Proposal is IN! It’s Party Time!
Just kidding! Last week, I finished my proposal for Zach and Sadie (Mill Town Millionaires Book 4) and got it sent to Awesome Editor. Next in the pipeline is Small Town Secrets Book 2, before Zach and Sadie’s full is due later this year.
But before that, I get to take a week off from writing. I try to do that between projects to “refill my well”. I still do lots of business stuff, but creatively I let myself off the hook.
What do I replace it with? Oh, exciting stuff like cleaning house (it gets really messy on deadline) and watching TV/Movies. I also go on the hunt for new music.
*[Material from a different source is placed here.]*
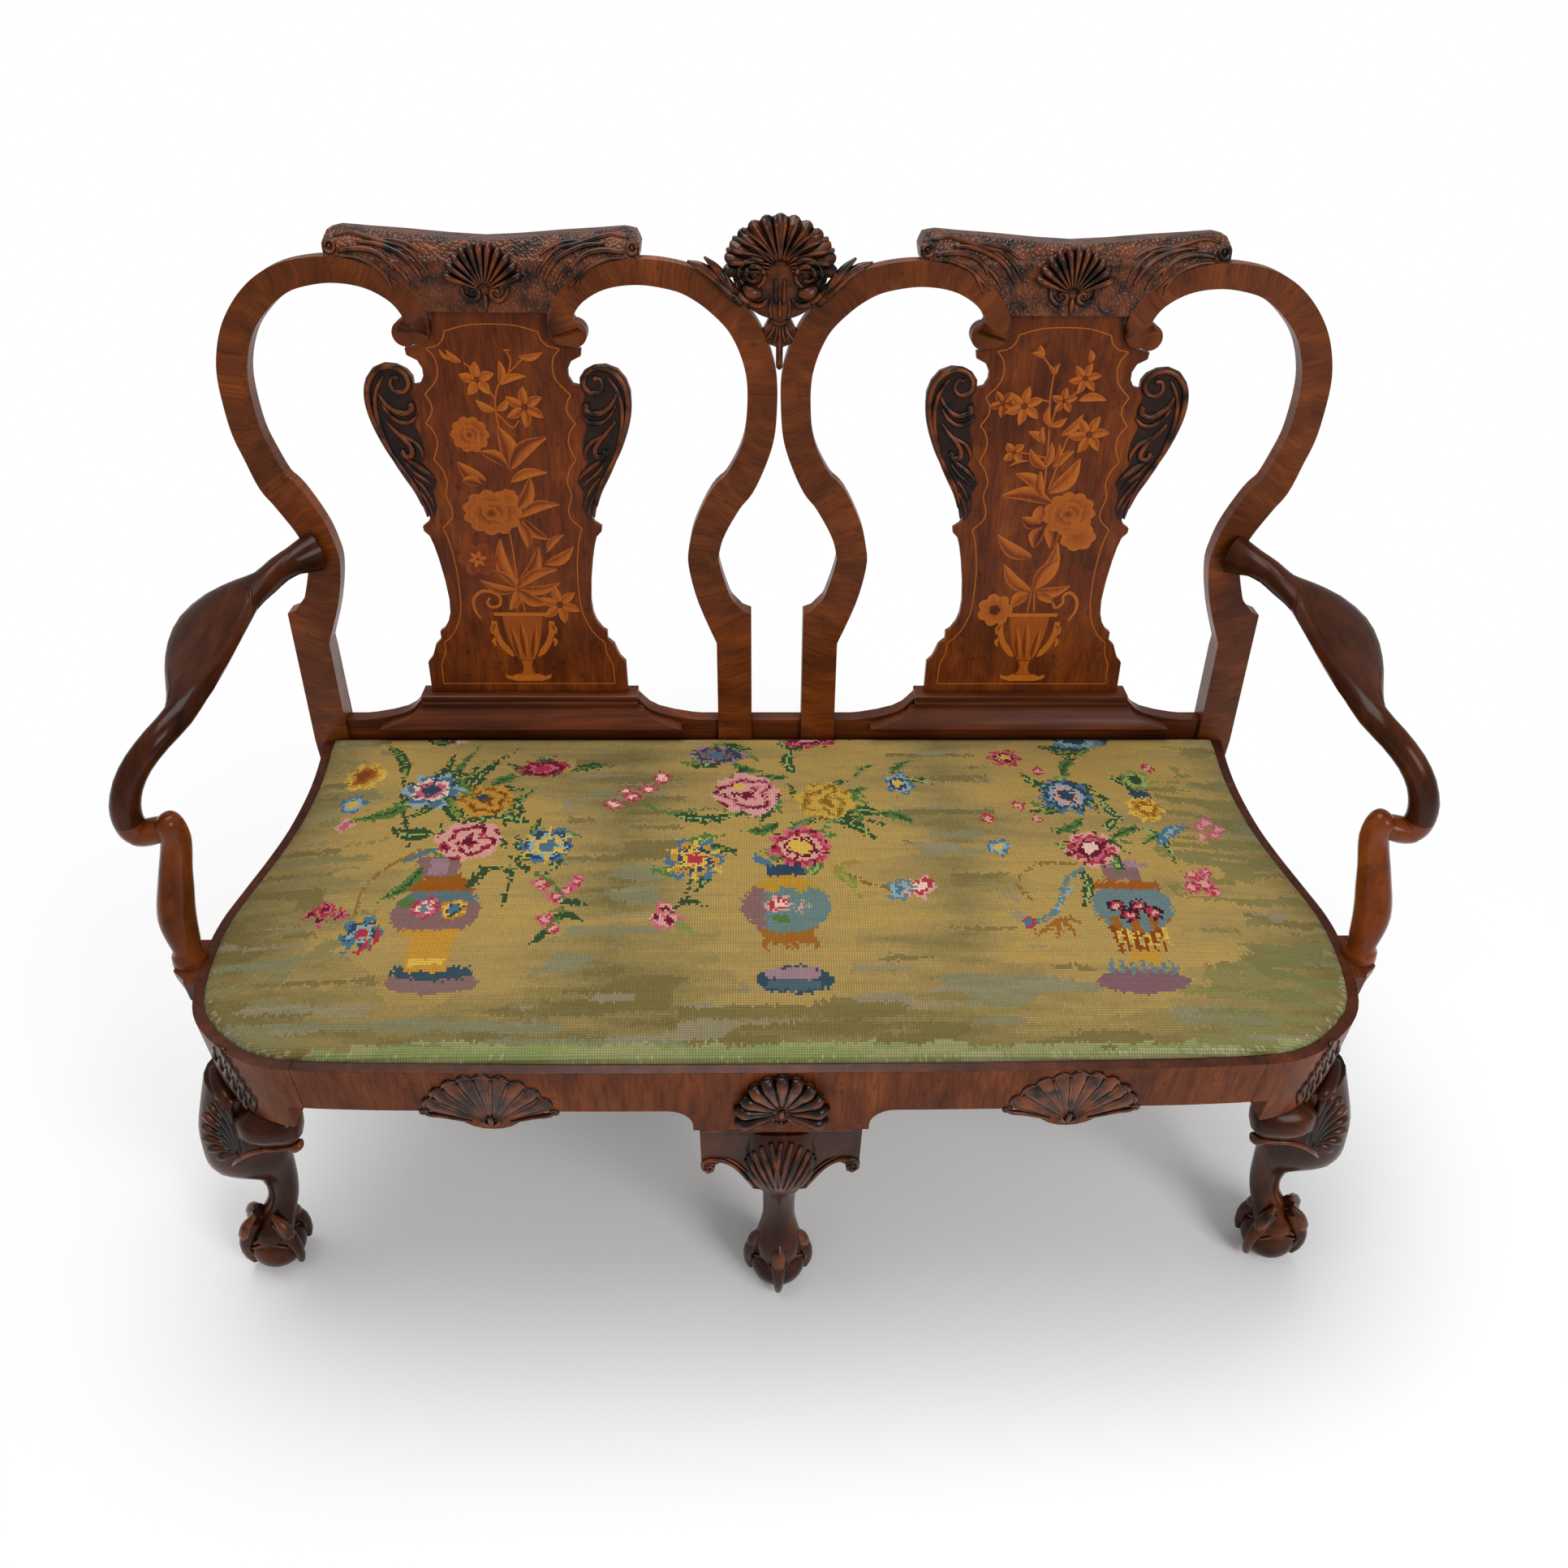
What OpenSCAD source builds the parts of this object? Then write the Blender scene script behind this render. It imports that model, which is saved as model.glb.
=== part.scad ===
// Chair-back settee with two vase splats, shepherd's crook arms, a drop-in seat and cabriole front legs.
// Millimetres. +X to the right as the front is looked at, +Y to the back, +Z up.
// The origin is on the floor, below the middle of the whole settee.

/* [Seat] */
// Height of the seat rails' top above the floor
seat_h = 440; // [400:5:480]
// Depth from the front rail's face to the face of the backs
seat_d = 511; // [470:1:550]
// Height of the seat rails
rail_h = 66; // [58:1:76]
// Thickness of the seat rails
rail_t = 36; // [32:1:42]
// Width of the lip that is left around the drop-in seat
lip_w = 12; // [9:1:15]
// Depth of the rebate that the drop-in seat lies in
rebate_d = 16; // [13:1:19]
// Half width of the front rail's middle drop
drop_half_w = 92; // [80:1:100]
// Depth of the front rail's middle drop
drop_h = 35; // [28:1:40]
// Radius of the coves at both ends of the drop
cove_r = 26; // [18:1:28]

/* [Backs] */
// Half the distance between the axes of the two chair backs
bay = 310; // [290:1:330]
// Length of the backs, measured up their slope from the seat to the top of the crest
back_l = 620; // [580:5:660]
// Angle by which the backs lean
rake = 9; // [5:0.5:12]
// Width of the posts
post_w = 42.5; // [38:0.5:46]
// Thickness of the posts and of the back rail
post_t = 30; // [26:1:36]
// Thickness of the hoops
hoop_t = 20; // [17:1:24]
// Radius of the knob that ends each hoop
knob_r = 13.8; // [12:0.2:15]
// Thickness of the splats
splat_t = 8; // [6:0.5:10]
// Distance of the splats' face behind the face of the hoops
splat_back = 10; // [8:0.5:12]
// Height of the back rail's upstand above the seat
upstand_h = 28; // [24:1:34]
// Height to which the shoes stand
shoe_h = 67; // [60:1:74]
// Half length of a shoe's cap
shoe_half_w = 135; // [130:1:140]
// Distance that a shoe's foot stands proud of the backs
shoe_flare = 14; // [10:1:18]
// Distance that the crest's top rolls back behind the backs' face
crest_roll = 44; // [38:1:50]

/* [Arms] */
// Radius of the arm between its back end and its pad
arm_r = 17; // [15:0.5:19]
// Distance that the block under an arm support stands out from the side rail
block_out = 28; // [24:1:32]

/* [Legs] */
// Radius of the ball in each claw
ball_r = 33; // [30:1:37]
// Distance that the knees and feet stand out from the legs' tops, as a radius
knee_r = 37; // [33:1:41]
// Radius of a corner leg's ankle
ankle_r = 17.5; // [15:0.5:20]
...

As you know if you’ve read my blog for long, music is a powerful fuel for my creativity and each of my characters have “theme” songs.
But after a while, I get tired of what I’ve been listening to and need fresh tunes! So I fill up an iTunes card and go hunting…
While I’m refilling the coffers, I’d love for y’all to share some of your favorite music (new or old) with me! I’ll pick 1 commenter to WIN an iTunes card by Friday.
Dani
For some reason, this blog disappeared from my site during the night, so here's Take 2:
Have you ever felt like your life was on fast forward somehow-run to the grocery store, run to the school, run to work, run to karate class…And then one moment, you finally pause, and realize you haven’t talked to your friends in a while? That’s what happened to me this week! I’ve sure been missing all of my online friends!
I’ve been working on a deadline for a month to turn in Zach and Sadie’s proposal (Mill Town Millionaires 4). Despite many setbacks, I was able to turn it in this past weekend. I can’t tell you how excited I am for this book! Fingers crossed Awesome Editor feels the same!
The rest of the time, I’ve been focused on home and family. Recently my husband got pretty sick and had to go through a series of tests. He’s a pretty tough guy, so watching him suffer was hard. I also realized something very important—I rely on my husband A LOT.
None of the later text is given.